►

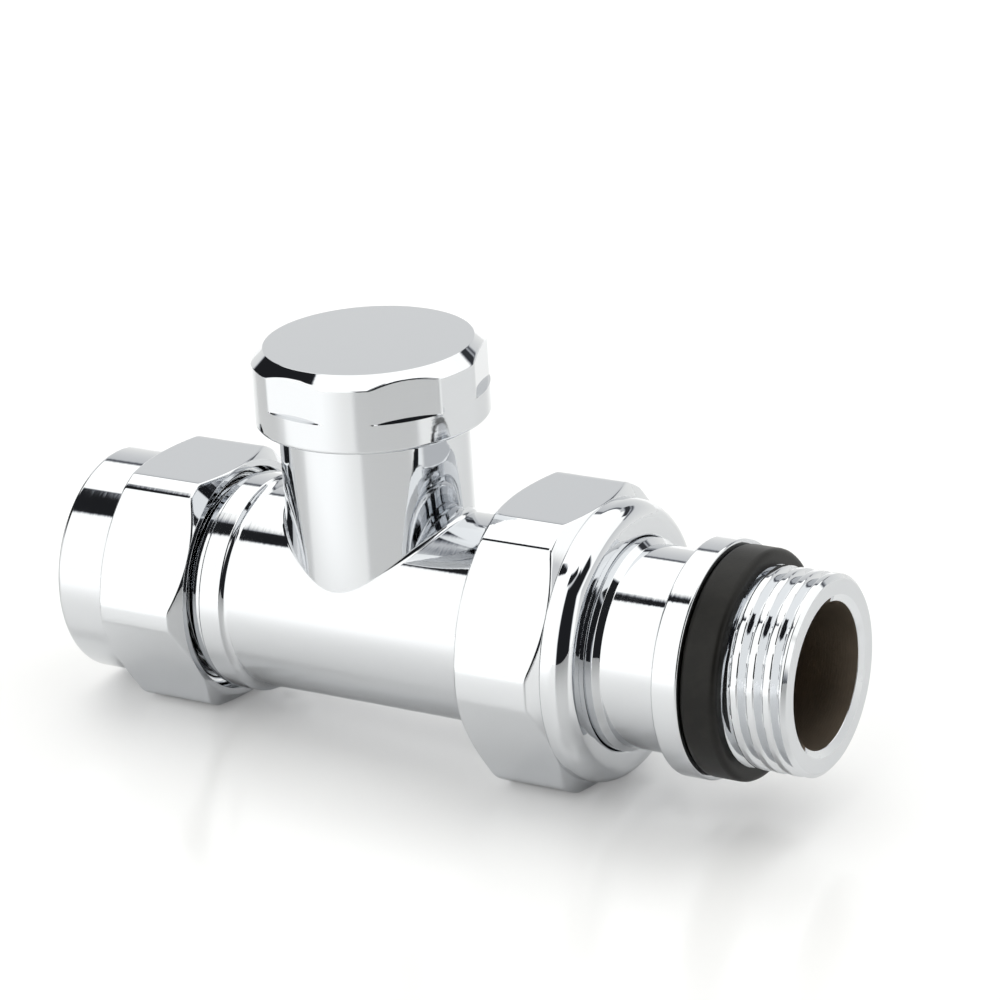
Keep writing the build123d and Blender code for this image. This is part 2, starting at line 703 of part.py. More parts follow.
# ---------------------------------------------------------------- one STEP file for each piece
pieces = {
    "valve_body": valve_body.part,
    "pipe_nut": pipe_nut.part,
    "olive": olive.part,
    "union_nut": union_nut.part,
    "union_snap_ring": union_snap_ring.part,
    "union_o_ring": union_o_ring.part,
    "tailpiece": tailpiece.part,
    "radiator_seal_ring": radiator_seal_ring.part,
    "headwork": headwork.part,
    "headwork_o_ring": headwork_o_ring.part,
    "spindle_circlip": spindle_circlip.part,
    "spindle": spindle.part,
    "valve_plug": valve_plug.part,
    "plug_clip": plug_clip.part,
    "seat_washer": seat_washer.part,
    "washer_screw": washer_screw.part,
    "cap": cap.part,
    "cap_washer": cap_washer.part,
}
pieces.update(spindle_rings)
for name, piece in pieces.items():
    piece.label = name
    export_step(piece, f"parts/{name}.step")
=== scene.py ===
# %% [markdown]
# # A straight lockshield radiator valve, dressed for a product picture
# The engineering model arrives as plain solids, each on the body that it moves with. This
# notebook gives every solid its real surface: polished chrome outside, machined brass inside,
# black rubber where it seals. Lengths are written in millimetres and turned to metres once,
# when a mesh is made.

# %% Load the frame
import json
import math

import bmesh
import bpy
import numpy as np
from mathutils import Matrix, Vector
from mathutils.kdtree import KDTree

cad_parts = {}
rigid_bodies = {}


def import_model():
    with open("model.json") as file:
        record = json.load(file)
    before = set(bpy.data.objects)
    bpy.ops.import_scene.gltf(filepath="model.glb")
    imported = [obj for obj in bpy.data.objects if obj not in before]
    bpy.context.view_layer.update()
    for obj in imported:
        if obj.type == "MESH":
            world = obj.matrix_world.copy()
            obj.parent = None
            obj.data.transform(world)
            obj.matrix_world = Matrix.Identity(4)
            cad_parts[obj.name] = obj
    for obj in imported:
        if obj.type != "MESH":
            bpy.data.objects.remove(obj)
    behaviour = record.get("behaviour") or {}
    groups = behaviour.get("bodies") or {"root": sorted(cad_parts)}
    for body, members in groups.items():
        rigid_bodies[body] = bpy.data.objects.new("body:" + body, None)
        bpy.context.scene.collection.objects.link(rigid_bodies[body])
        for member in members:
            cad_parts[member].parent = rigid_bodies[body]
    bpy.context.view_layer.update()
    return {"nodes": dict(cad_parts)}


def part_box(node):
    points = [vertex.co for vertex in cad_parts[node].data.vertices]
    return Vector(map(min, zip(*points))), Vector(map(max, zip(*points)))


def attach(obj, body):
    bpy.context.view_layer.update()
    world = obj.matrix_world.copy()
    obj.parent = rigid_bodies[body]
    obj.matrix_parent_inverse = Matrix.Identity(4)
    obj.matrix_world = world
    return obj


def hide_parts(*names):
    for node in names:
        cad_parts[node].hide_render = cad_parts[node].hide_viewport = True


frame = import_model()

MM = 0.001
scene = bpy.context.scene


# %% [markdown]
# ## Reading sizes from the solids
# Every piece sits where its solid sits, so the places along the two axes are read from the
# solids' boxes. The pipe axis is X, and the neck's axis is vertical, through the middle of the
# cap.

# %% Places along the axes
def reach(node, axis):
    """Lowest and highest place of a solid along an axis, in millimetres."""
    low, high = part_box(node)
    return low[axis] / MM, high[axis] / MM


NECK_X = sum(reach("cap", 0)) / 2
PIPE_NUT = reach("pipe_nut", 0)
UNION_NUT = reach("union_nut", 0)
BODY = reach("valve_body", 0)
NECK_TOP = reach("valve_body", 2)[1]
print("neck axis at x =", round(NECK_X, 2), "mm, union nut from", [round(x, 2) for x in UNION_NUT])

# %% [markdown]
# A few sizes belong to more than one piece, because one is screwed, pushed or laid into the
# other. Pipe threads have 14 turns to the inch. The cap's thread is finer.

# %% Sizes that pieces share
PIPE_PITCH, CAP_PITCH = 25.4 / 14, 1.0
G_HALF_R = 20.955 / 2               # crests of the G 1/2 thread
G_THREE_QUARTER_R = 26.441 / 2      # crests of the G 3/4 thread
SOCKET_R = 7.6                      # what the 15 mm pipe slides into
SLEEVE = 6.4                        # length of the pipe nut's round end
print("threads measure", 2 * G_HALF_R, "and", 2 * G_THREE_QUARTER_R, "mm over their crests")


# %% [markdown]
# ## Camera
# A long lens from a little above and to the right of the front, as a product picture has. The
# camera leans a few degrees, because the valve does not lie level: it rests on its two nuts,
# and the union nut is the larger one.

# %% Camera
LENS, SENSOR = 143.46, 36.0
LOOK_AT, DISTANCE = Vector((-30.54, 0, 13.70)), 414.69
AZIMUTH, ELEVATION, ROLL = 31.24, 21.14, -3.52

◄

(Work required) Give again, word for word, only the lines running from the line with "obj.parent = None" through the line with "bpy.data.objects.remove(obj)"; include both of those lines.

(The reply)
            obj.parent = None
            obj.data.transform(world)
            obj.matrix_world = Matrix.Identity(4)
            cad_parts[obj.name] = obj
    for obj in imported:
        if obj.type != "MESH":
            bpy.data.objects.remove(obj)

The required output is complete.